Samuel Roxy Rothafel was the first recorded pioneer of smell-cinema when he placed cotton wool soaked in rose oil in front of an electric fan during newsreel footage in 1906. 1960 was the next significant year for the aromatic cinematic industry when, in a clash Variety dubbed "the battle of the smellies", two producers competed to release the first fragranced film.
The producer Mike Todd Jr teamed up with Swiss inventor Hans Laube for 1960's Scent of Mystery, starring Peter Lorre. Laube's "Smell-O-Vision", first unveiled at the 1939 World Fair, emitted odours prompted by the movie's soundtrack. His costly and complicated system delivered scents via tubes leading to the audience's seats. Rival producer Walter Reade Jr's "AromaRama" was considerably less sophisticated, simply blasting smells through the cinema's air conditioning vents.
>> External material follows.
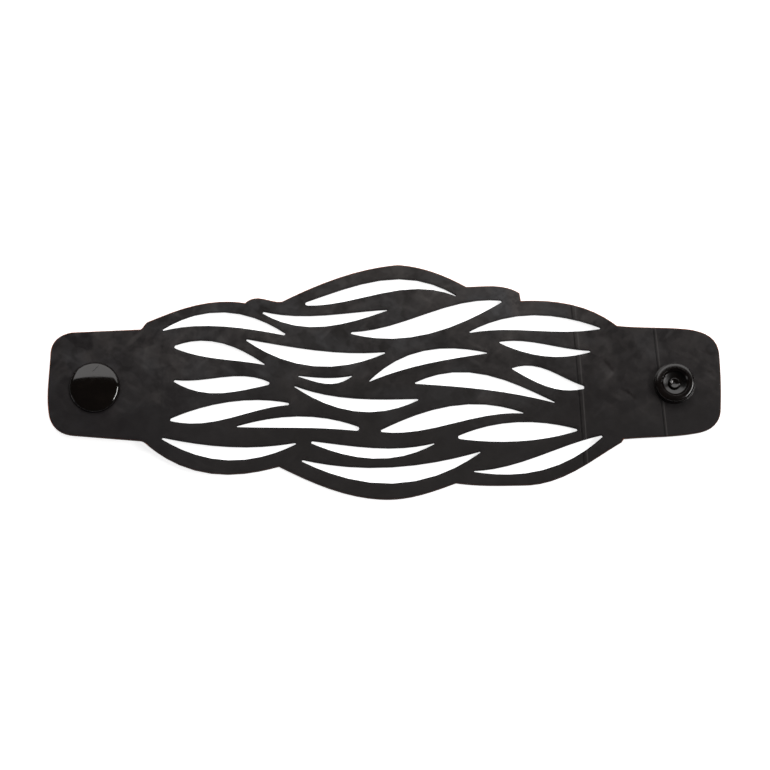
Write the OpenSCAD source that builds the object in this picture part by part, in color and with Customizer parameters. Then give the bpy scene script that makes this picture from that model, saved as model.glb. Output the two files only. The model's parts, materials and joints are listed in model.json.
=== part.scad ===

Reade Jr's travelogue documentary Behind the Great Wall was the first into the cinema, treating audiences to 72 different smells from the orient. The film critic Bosley Crowther wrote: "The artistic benefit of it is here demonstrated to be nil."
Released weeks later, Scent of Mystery's advertisements heralded Laube's invention as a cinematic milestone, "First They Moved (1895)! Then They Talked (1927)! Now They Smell!" Todd Jr hyped the film through his newspaper connections and his own groan-inducing puns ("I hope it's the kind of picture they call a scentsation!"). Critics and audiences were unanimous in their appraisal of the film: it stunk. The smells were either too strong or too faint, the audience's sniffing too distracting, the whirring and hissing of Laube's brainchild too intrusive. Critics dismissed the whole thing as an unpleasant gimmick.
But it doesn't end there. In 2006, Japanese company NTT piped odours into cinemas for Terrence Malick's The New World. Their machine allows customers to "download" different scents. A recent press release from the University of California and SAIT in Japan proclaims they've developed a smell-o-vision device, which could add another aspect of realism to your TV viewing. The compact device produces around 10,000 scents.
Should smell-o-vision take off, expect a seismic shift in top 10 film lists. Trainspotting's popularity as a modern classic will go down the toilet, as will anything not set in a bakery. Chocolat will hurtle to the top of IMDB's top 250. Perhaps climate control will be the next innovation, with the cinema temperature corresponding to the film? Sweat your way through the hottest day of the year in Spike Lee's scorching Do the Right Thing! Watch Doctor Zhivago through a haze of your own frozen breath! Enjoy Andy's triumphant rain-drenched prison escape in The Shawshank Redemption while being soaked by the cinema's sprinkler system!
As with 3D and CGI, the reaction will depend largely on the entertainment it's enhancing. Perhaps a smell-o-vision version of 2006's Perfume: The Story of a Murderer could convince audiences of its value? For now, Rodriguez is leading the way in "new" old gimmicks.